History

United States
- Laid down: 4 May 1941
- Launched: 26 July 1941
- In service: 29 January 1942
- Out of service: 11 April 1947
- Stricken: date unknown
- Fate: Sold to a private purchaser

General characteristics
- Displacement: 195 tons
- Length: 97 ft 1 in (29.59 m)
- Beam: 22 ft (6.7 m)
- Draft: 9 ft (2.7 m)
- Speed: 10 knots (19 km/h)
- Complement: 17
- Armament: two machine guns

= USS Governor =

Minesweeper of the United States Navy

USS Governor (AMc-82) was an Accentor-class coastal minesweeper acquired by the U.S. Navy for the dangerous task of removing mines from minefields laid in the water to prevent ships from passing.

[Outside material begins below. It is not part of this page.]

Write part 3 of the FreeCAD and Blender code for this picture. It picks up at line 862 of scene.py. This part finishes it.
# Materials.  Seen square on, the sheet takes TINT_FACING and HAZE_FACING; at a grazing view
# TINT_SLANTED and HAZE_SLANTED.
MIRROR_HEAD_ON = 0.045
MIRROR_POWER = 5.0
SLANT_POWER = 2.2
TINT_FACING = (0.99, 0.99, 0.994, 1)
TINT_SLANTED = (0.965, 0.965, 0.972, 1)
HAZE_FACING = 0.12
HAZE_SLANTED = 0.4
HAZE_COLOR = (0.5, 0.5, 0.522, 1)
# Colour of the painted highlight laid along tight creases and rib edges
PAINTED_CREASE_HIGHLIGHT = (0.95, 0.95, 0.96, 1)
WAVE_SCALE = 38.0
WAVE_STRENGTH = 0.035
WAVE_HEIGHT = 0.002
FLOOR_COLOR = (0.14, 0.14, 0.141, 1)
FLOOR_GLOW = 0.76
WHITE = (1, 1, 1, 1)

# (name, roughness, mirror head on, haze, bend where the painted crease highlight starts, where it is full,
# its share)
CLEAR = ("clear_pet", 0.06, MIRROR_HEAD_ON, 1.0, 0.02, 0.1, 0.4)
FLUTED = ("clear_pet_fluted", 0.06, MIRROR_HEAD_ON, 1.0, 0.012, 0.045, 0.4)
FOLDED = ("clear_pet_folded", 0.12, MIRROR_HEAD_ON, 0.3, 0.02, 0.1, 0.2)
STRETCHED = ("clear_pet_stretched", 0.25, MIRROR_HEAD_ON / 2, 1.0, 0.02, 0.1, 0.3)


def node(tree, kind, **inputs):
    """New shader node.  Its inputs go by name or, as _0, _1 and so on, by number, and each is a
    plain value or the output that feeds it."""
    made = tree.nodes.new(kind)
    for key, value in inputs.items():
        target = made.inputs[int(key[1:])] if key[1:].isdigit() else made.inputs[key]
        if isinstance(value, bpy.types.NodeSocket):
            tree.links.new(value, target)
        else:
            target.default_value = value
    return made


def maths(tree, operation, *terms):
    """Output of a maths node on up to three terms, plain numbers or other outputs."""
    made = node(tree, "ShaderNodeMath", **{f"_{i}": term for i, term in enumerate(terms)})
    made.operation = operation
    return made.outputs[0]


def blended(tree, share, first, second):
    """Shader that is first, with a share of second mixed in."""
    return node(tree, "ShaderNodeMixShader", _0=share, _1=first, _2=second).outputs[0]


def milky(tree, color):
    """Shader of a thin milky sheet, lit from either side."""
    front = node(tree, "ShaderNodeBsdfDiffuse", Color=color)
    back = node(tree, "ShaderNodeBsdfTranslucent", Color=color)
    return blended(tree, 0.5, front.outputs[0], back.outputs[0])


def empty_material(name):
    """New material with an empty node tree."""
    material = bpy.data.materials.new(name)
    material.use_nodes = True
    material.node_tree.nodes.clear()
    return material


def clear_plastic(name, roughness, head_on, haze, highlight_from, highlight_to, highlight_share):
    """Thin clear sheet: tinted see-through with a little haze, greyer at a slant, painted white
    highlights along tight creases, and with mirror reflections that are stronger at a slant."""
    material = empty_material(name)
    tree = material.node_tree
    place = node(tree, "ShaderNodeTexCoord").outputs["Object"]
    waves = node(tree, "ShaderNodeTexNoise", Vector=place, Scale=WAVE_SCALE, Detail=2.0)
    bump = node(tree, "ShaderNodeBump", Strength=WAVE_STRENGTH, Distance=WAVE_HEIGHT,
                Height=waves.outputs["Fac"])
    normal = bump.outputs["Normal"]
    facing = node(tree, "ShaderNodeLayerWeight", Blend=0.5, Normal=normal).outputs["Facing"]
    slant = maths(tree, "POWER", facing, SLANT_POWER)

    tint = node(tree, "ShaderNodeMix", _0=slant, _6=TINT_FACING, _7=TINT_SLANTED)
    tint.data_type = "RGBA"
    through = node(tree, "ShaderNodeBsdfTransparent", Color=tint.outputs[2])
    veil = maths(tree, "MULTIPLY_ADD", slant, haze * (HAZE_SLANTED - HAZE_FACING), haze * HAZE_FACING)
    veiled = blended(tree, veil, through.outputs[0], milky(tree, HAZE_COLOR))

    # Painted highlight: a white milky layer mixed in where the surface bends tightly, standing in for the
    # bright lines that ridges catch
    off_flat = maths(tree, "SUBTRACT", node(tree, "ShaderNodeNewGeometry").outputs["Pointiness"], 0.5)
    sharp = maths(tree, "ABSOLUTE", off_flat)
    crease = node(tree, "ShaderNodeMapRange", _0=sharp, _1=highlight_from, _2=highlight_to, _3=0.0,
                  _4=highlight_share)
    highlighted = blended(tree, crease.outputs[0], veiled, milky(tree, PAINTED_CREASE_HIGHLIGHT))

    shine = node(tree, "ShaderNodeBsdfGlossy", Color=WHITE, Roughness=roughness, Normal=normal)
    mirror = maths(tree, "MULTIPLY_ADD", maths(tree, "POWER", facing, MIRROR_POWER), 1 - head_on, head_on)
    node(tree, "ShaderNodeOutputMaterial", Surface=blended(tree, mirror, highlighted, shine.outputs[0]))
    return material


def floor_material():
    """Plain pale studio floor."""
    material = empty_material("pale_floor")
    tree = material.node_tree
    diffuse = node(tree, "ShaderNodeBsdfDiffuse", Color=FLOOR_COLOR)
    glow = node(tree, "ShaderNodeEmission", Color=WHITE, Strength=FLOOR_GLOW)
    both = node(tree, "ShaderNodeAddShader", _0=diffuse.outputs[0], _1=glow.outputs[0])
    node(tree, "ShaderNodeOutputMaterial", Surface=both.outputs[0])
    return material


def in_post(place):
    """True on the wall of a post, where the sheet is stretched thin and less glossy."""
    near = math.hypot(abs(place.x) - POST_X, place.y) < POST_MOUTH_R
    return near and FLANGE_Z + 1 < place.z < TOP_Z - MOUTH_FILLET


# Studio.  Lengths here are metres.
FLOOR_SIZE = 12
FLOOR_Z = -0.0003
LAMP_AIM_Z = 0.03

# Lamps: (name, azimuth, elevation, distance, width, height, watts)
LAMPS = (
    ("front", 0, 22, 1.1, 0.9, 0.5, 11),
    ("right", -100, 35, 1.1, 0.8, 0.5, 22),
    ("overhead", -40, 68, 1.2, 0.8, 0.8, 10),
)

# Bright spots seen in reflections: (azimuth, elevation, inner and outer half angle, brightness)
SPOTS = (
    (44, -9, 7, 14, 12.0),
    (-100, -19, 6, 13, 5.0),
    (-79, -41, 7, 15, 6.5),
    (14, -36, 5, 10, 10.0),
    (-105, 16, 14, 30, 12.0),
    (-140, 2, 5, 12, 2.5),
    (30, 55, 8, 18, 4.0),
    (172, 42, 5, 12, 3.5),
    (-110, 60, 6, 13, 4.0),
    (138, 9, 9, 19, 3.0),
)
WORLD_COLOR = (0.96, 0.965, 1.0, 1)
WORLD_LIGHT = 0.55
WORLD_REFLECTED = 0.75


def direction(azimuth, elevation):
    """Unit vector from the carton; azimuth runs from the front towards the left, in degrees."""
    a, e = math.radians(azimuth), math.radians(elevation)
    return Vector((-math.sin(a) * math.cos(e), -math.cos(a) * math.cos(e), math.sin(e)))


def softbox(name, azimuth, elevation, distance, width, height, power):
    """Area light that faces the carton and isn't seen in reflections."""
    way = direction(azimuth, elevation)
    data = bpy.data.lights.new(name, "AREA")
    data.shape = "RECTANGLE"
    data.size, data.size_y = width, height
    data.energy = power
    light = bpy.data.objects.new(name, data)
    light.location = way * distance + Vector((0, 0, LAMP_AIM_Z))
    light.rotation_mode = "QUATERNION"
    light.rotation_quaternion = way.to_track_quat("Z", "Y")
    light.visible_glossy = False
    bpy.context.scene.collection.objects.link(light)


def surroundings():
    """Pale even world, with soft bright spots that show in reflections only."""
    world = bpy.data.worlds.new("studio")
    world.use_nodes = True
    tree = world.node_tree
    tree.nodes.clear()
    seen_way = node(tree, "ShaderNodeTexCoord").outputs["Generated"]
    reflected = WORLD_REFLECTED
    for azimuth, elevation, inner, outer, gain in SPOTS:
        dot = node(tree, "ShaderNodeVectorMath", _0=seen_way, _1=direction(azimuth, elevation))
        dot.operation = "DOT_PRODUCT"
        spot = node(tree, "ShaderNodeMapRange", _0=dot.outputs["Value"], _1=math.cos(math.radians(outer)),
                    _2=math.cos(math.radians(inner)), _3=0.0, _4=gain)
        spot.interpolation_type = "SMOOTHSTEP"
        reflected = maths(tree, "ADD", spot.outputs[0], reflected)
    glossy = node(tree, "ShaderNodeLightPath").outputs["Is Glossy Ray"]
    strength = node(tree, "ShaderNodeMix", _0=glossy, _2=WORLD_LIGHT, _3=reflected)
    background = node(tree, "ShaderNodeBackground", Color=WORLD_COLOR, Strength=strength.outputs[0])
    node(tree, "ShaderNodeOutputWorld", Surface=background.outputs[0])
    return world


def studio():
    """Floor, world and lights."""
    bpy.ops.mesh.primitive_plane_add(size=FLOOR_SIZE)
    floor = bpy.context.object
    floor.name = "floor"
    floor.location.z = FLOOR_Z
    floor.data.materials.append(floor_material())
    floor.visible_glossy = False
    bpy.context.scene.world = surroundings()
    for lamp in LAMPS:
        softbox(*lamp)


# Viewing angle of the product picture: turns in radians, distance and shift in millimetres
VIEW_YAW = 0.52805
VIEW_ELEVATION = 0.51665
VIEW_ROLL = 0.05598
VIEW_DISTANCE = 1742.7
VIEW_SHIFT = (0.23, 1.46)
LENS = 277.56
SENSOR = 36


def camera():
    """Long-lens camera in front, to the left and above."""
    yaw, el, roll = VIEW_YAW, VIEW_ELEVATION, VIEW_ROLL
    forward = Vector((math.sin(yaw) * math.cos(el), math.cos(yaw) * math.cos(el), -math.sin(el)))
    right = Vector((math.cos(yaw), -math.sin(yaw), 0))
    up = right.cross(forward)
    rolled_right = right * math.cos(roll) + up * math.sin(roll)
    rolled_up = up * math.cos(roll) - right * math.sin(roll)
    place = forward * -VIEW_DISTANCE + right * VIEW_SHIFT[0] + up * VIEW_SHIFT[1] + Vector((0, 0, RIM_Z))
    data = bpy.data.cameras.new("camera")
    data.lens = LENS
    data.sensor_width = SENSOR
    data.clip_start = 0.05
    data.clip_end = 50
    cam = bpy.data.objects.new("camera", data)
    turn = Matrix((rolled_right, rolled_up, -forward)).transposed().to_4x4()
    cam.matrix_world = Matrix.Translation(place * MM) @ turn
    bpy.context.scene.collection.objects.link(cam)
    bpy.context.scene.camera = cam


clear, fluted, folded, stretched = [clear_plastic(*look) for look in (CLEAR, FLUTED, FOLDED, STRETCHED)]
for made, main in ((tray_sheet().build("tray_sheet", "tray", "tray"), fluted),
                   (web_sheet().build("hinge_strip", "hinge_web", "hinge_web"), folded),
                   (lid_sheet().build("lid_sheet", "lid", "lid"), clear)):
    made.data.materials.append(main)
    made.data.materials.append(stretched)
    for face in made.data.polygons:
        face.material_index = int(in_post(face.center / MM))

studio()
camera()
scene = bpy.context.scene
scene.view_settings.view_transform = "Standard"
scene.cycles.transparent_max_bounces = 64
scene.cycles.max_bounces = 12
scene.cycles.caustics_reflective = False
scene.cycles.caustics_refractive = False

Governor a wooden-hulled coastal minesweeper was launched by Camden Shipbuilding & Marine Railway Co., Camden, Maine,on 26 July 1941; sponsored by Mrs. Richard Lyman; and placed in service on 29 January 1942 at Boston Navy Yard.

==World War II service==
After briefly acting as an escort vessel in Massachusetts Bay, Governor sailed on 8 March 1942 for Yorktown, Virginia, where she conducted shakedown training with the Mine Warfare School. She was assigned briefly to the 7th Naval District,on 11 November 1942 attached to the 8th Naval District for her wartime duty. Governor arrived at Naval Section Base, Burrwood, Louisiana, on 29 December 1942, and remained there conducting minesweeping operations until August 1945.

==Placed out of service==
After a brief tour during that month with Mine Countermeasures Station, Panama City, Florida, Governor was placed out of service and transferred to the Maritime Commission for disposal 11 April 1947. She was subsequently sold to a private purchaser.